Perhaps this is a place where K-12 educators can be helpful (where are my curriculum and instruction majors!); after all I don’t think that social media is going away anytime soon. Mabey we should put this media into the (ELA?) curriculum. Help students to see it not only in the context of communication, but also as an educational learning tool with standards and accompanying rubrics to define and explain those standards. The technical aspects of social media (how does snapchat do what they do, technically?) A business-entrepreneurial use of the medium. And what about an “anti-bullying”, respect, tolerance, conversational etiquette component in the curriculum. And finally some “Too Much Information Sharing” standards; there are somethings that the public, family, friends, co-workers; future: voters, constituents, college selection committees, students, customers, employers or employees, (present or future love interest!); don’t need to know about you! I can’t speak for my other collogue-friends, but I did not plan to be a principal in high school or college (and had no idea what a school superintendent was or did)
Clearly, I don’t fit into the: say “whatever” (comes to mind) age…

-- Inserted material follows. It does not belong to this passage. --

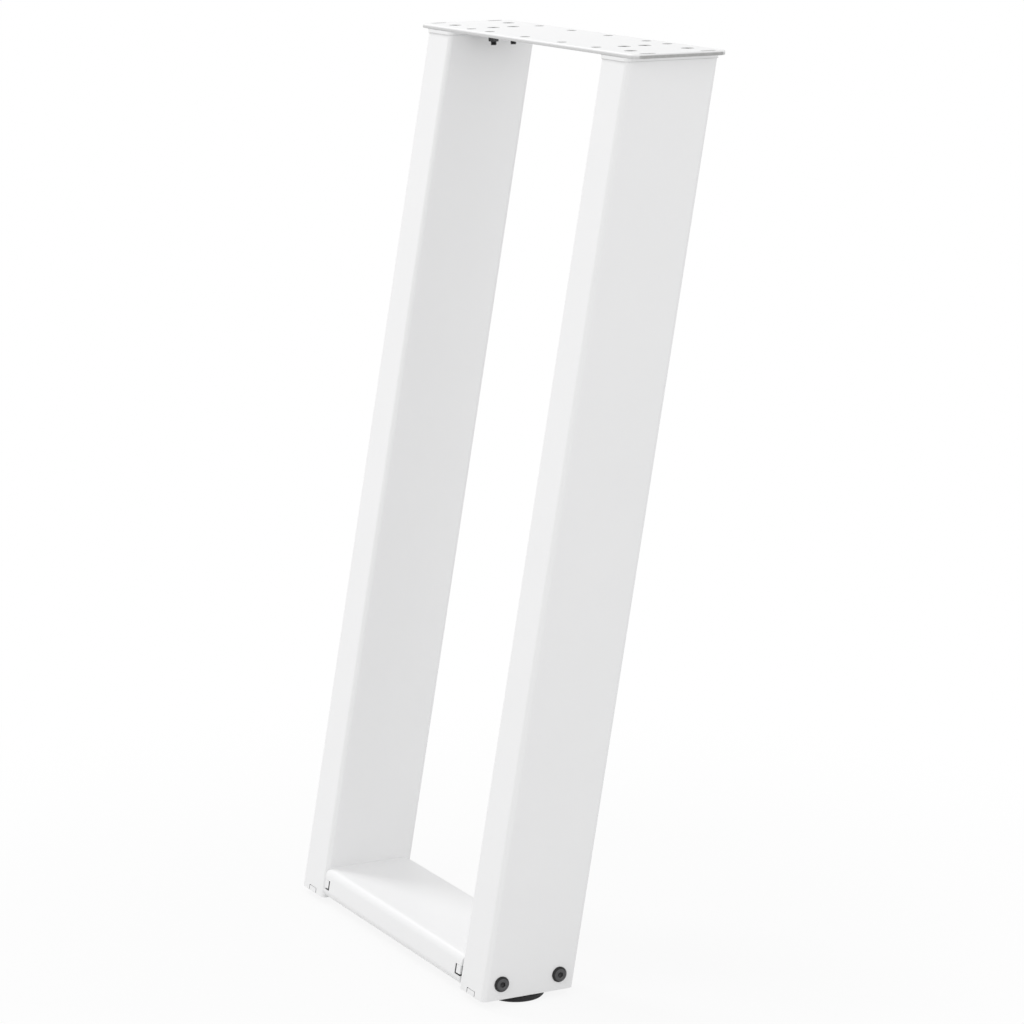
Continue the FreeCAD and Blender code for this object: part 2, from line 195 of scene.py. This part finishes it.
class Finish(Board):
    """One material, with its Principled shader ready to be set."""

    def __init__(self, name):
        self.material = bpy.data.materials.new(name)
        self.material.use_nodes = True
        super().__init__(self.material.node_tree)
        self.shader = self.tree.nodes["Principled BSDF"]
        self.place = self.node("ShaderNodeTexCoord", {}, {}, "Object")

    def axis(self, letter):
        """The point's X, Y or Z in the leg's own frame."""
        return self.node("ShaderNodeSeparateXYZ", {}, {"Vector": self.place}, letter)

    def noise(self, grain, detail=2.0, roughness=0.5):
        """Noise whose lumps are about grain metres across."""
        inputs = {"Vector": self.place, "Scale": 1 / grain}
        inputs.update({"Detail": detail, "Roughness": roughness})
        return self.node("ShaderNodeTexNoise", {}, inputs)

    def blend(self, factor, dark, light):
        """A colour between two others. The colour sockets follow those for other kinds."""
        inputs = {0: factor}
        for socket, colour in ((COLOUR_A, dark), (COLOUR_B, light)):
            inputs[socket] = colour if isinstance(colour, Wave) else (*colour, 1)
        return self.node("ShaderNodeMix", {"data_type": "RGBA"}, inputs, COLOUR_RESULT)

    def relief(self, height, distance):
        """Raise the surface by height times distance metres, in the shading only."""
        bump = self.node("ShaderNodeBump", {}, {"Height": height, "Distance": distance})
        self.plug(self.shader.inputs["Normal"], bump)

    def set(self, **values):
        """Set or drive Principled sockets; an underscore stands for a space."""
        for name, given in values.items():
            self.plug(self.shader.inputs[name.replace("_", " ")], given)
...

Thinking of the term “old-school”; I have now accepted that the term defines me in both ways. For I can’t count the number of times in the past that I have had students in my office as a principal where I suggested to them that: “Just because an idea, enters your head, it does not always mean that you are required to verbally share it with the teacher or class.” Or: “Imagine if you did not allow that phrase to leak from your head to your mouth; instead of sitting here now with me, the teacher could be thinking, (not having any proof to the contrary), that you have a great deal of sense!” Mabey calmer and more thoughtful “heads” will eventually come to be the best and common practices we see on electronic social media. I sure hope so!